- _Written exercise_: Using the material below, copy every line where "this" appears.

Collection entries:
####
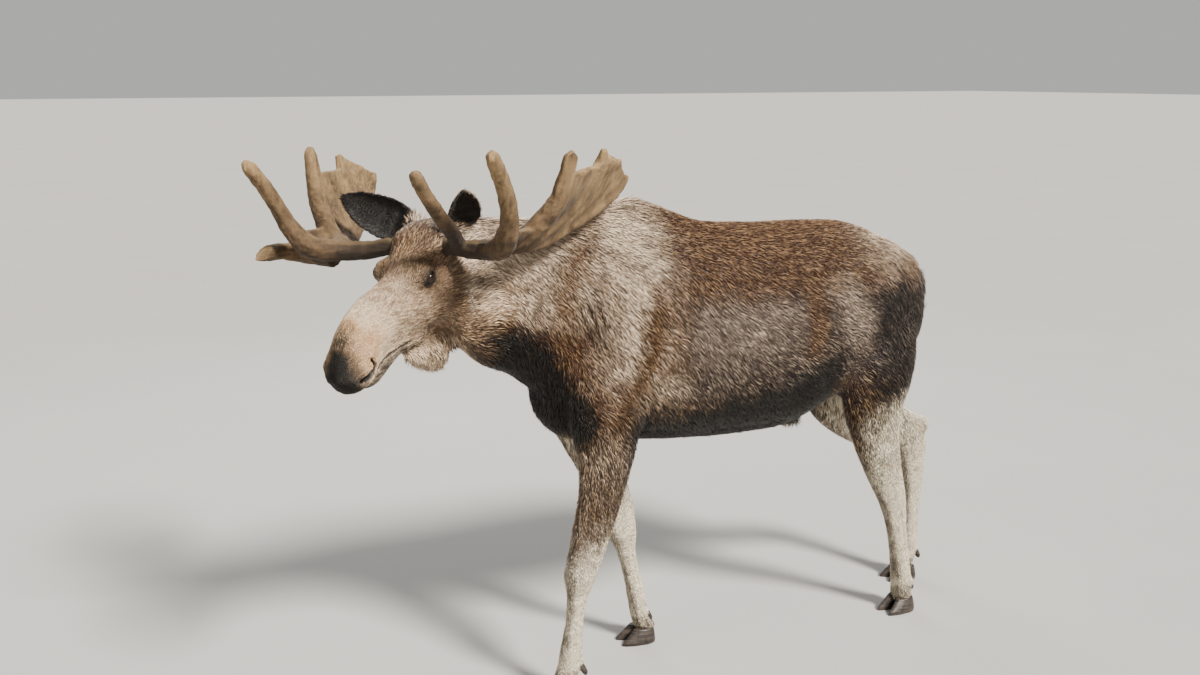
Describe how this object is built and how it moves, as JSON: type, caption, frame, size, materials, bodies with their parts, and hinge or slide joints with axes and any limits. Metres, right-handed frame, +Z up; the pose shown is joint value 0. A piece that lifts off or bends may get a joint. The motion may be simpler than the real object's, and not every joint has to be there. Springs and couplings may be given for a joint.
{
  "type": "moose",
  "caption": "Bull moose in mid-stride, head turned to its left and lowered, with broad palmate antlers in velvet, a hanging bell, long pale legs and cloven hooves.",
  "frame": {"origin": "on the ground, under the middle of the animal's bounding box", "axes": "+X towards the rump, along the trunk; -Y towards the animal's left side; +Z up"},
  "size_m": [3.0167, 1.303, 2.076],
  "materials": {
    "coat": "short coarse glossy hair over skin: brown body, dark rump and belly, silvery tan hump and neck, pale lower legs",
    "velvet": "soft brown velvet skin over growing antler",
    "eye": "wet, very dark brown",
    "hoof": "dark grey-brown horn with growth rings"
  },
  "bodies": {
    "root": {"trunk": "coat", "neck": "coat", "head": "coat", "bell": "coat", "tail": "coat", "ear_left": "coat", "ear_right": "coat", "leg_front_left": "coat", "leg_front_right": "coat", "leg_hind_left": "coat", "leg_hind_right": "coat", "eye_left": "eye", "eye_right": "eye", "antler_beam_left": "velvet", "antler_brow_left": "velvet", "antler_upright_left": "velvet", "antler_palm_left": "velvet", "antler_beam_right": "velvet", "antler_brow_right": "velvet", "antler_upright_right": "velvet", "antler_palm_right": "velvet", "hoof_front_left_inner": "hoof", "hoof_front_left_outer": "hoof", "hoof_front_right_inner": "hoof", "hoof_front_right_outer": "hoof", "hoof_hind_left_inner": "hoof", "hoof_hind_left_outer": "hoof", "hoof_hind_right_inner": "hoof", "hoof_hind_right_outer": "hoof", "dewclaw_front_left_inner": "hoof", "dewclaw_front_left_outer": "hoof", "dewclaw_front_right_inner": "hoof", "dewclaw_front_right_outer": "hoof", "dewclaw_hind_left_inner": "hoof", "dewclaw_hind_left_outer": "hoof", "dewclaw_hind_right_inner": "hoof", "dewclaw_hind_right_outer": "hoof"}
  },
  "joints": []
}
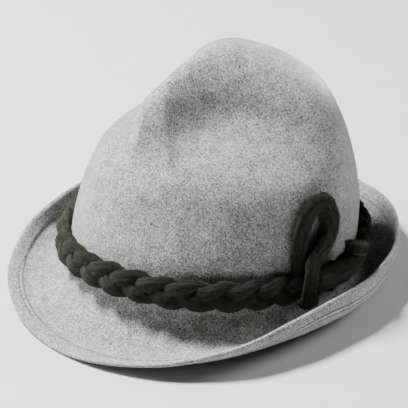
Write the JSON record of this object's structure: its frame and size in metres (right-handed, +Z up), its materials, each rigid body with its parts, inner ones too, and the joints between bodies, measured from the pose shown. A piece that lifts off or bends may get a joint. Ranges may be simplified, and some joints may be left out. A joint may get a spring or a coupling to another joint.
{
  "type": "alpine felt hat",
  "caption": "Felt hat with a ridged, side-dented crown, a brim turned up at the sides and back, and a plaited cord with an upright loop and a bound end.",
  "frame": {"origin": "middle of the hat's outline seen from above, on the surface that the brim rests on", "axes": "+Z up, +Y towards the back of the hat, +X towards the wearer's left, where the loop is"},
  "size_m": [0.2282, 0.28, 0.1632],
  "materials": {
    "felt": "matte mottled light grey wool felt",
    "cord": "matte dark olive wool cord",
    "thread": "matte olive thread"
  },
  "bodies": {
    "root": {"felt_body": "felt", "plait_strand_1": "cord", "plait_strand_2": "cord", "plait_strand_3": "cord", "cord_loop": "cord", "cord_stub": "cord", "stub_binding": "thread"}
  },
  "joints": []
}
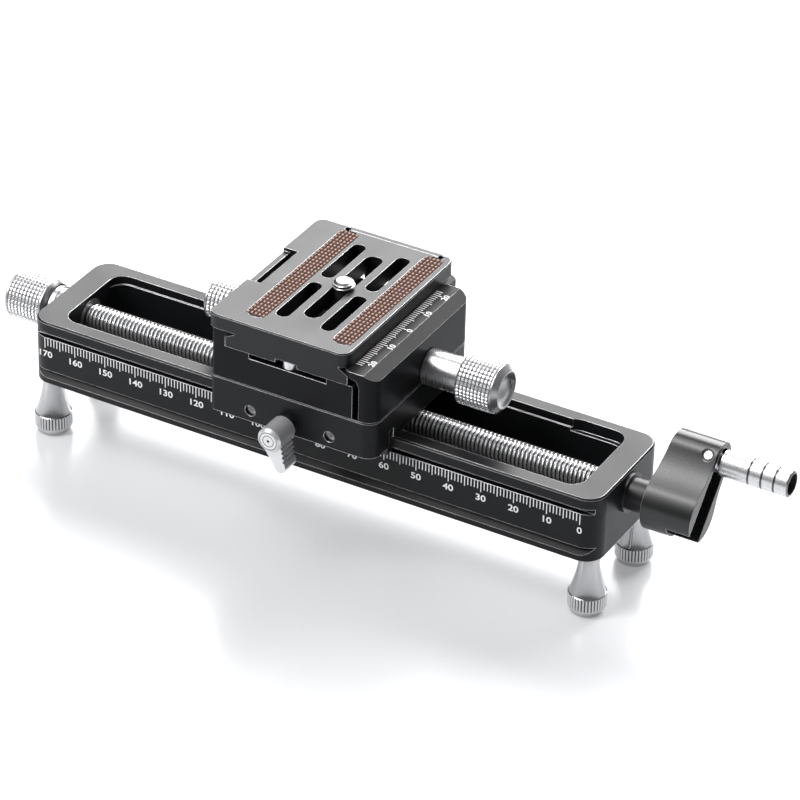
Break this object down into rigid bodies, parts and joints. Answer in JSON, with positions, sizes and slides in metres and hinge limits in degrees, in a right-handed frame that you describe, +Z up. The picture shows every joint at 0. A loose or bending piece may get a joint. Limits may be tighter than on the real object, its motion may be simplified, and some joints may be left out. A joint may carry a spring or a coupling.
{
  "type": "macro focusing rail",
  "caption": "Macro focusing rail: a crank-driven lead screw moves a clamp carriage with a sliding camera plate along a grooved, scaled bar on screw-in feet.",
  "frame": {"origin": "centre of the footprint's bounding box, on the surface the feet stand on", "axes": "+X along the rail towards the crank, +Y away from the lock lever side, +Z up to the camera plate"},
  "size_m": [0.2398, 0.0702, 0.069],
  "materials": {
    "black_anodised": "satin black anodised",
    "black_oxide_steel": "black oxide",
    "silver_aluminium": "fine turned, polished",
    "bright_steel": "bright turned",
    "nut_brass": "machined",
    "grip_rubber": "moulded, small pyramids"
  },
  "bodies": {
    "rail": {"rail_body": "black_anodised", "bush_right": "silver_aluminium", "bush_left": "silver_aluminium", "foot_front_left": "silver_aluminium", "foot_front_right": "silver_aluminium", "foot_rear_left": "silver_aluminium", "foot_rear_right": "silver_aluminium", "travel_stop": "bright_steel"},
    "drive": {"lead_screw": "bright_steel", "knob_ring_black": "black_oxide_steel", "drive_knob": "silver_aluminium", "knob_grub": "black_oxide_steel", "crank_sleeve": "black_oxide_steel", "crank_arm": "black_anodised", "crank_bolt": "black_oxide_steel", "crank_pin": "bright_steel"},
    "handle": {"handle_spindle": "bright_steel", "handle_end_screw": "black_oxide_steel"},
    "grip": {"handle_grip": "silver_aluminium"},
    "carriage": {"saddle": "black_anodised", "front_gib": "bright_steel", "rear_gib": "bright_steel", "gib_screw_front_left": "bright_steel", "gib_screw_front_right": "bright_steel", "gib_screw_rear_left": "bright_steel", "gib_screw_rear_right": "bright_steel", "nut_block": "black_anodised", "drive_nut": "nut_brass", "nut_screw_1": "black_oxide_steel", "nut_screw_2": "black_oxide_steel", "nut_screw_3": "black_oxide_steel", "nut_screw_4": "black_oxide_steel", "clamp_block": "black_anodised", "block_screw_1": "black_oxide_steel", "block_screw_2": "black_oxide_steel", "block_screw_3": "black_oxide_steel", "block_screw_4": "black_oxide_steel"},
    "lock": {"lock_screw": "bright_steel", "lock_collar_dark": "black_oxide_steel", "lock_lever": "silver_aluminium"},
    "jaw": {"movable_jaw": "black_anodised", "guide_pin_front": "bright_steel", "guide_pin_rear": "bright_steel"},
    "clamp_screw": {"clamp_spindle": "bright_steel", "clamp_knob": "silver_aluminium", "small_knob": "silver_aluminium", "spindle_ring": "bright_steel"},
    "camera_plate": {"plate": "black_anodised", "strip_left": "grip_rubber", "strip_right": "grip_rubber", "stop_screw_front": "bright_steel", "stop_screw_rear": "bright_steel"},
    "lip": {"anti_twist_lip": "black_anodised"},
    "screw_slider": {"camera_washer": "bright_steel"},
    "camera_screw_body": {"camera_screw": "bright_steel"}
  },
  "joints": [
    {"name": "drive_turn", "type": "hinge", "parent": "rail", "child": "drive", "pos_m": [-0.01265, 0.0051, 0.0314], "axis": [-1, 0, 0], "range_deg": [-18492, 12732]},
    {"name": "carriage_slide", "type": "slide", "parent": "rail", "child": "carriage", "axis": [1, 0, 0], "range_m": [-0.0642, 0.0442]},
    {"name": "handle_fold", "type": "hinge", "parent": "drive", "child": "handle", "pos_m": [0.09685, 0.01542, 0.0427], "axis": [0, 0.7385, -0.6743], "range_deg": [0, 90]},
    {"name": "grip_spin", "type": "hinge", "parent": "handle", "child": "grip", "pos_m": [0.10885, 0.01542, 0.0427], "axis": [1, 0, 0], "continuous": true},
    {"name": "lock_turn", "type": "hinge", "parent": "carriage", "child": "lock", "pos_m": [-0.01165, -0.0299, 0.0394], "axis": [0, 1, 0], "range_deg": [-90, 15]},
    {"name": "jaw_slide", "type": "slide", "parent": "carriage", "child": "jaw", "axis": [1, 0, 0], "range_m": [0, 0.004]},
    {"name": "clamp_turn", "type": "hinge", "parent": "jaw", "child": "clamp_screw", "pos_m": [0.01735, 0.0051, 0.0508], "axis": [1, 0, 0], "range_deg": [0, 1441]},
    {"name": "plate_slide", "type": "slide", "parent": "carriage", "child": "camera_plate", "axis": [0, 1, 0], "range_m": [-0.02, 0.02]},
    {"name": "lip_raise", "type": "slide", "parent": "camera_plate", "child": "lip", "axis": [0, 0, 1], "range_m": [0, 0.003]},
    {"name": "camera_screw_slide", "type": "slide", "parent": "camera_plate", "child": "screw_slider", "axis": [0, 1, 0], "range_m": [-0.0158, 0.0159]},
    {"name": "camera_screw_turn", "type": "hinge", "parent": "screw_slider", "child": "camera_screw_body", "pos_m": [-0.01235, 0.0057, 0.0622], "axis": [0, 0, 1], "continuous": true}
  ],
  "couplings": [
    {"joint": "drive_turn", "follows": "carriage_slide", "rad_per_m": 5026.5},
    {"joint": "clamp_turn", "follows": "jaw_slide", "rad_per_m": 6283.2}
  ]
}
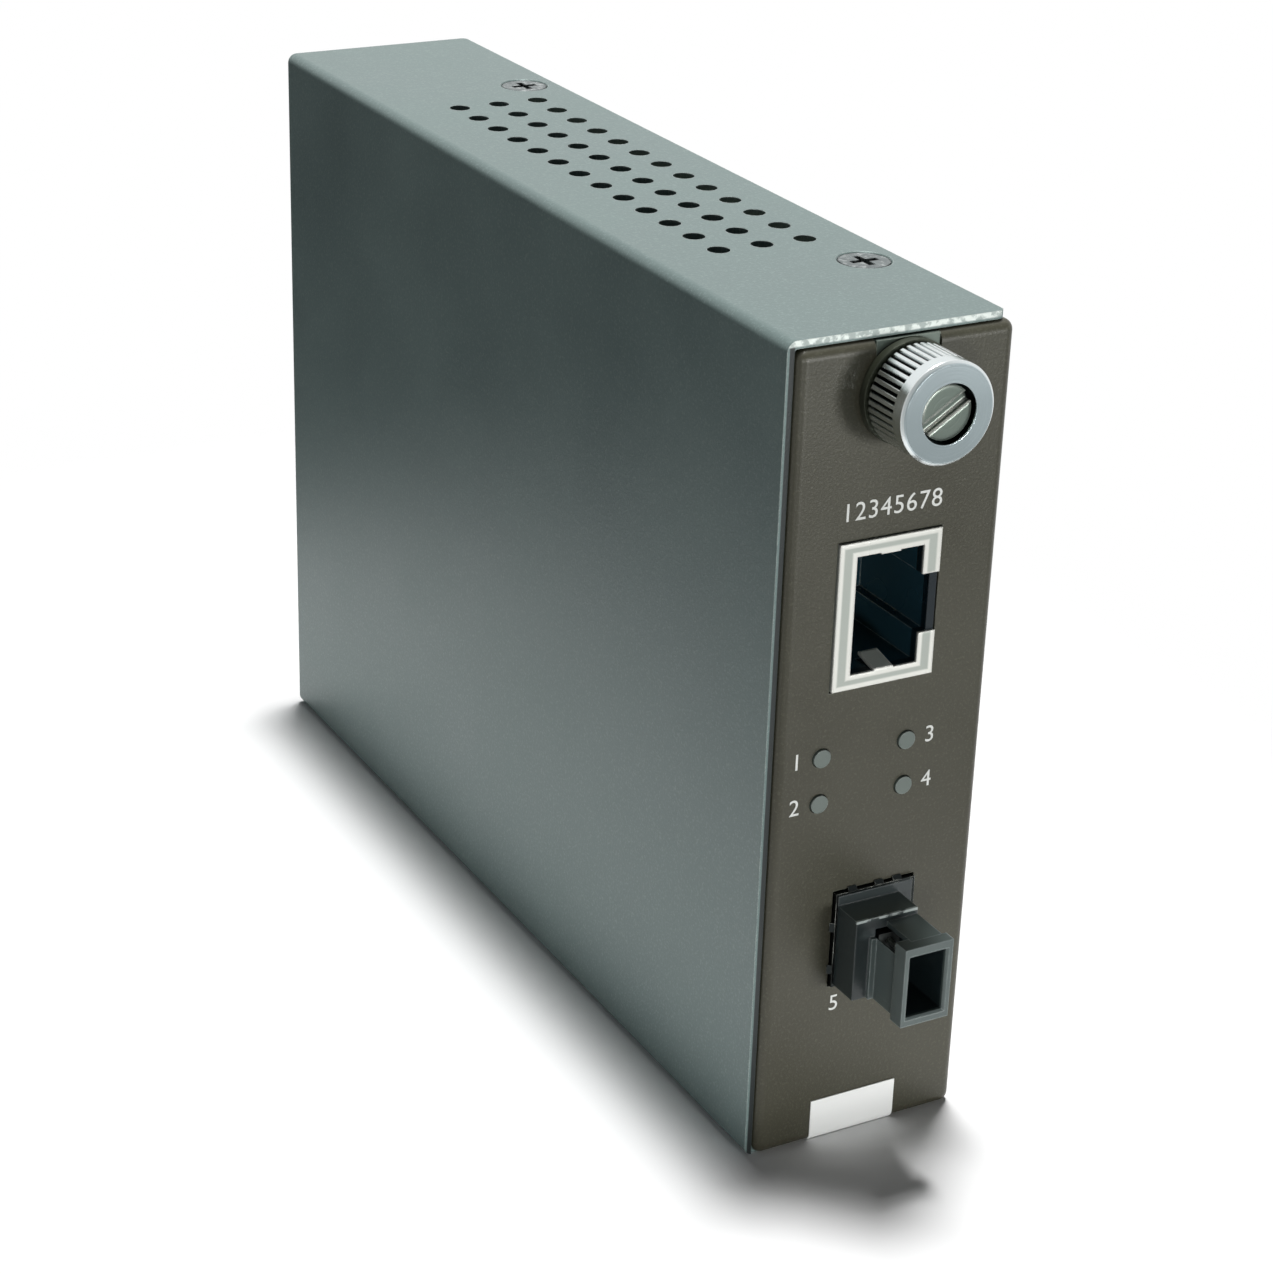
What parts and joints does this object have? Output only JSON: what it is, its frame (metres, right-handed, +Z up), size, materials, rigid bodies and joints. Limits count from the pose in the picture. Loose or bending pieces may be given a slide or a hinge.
####
- _Solution_:
Describe how this object is built and how it moves, as JSON: type, caption, frame, size, materials, bodies with their parts, and hinge or slide joints with axes and any limits. Metres, right-handed frame, +Z up; the pose shown is joint value 0. A piece that lifts off or bends may get a joint. The motion may be simpler than the real object's, and not every joint has to be there. Springs and couplings may be given for a joint.
Write the JSON record of this object's structure: its frame and size in metres (right-handed, +Z up), its materials, each rigid body with its parts, inner ones too, and the joints between bodies, measured from the pose shown. A piece that lifts off or bends may get a joint. Ranges may be simplified, and some joints may be left out. A joint may get a spring or a coupling to another joint.
Break this object down into rigid bodies, parts and joints. Answer in JSON, with positions, sizes and slides in metres and hinge limits in degrees, in a right-handed frame that you describe, +Z up. The picture shows every joint at 0. A loose or bending piece may get a joint. Limits may be tighter than on the real object, its motion may be simplified, and some joints may be left out. A joint may carry a spring or a coupling.
What parts and joints does this object have? Output only JSON: what it is, its frame (metres, right-handed, +Z up), size, materials, rigid bodies and joints. Limits count from the pose in the picture. Loose or bending pieces may be given a slide or a hinge.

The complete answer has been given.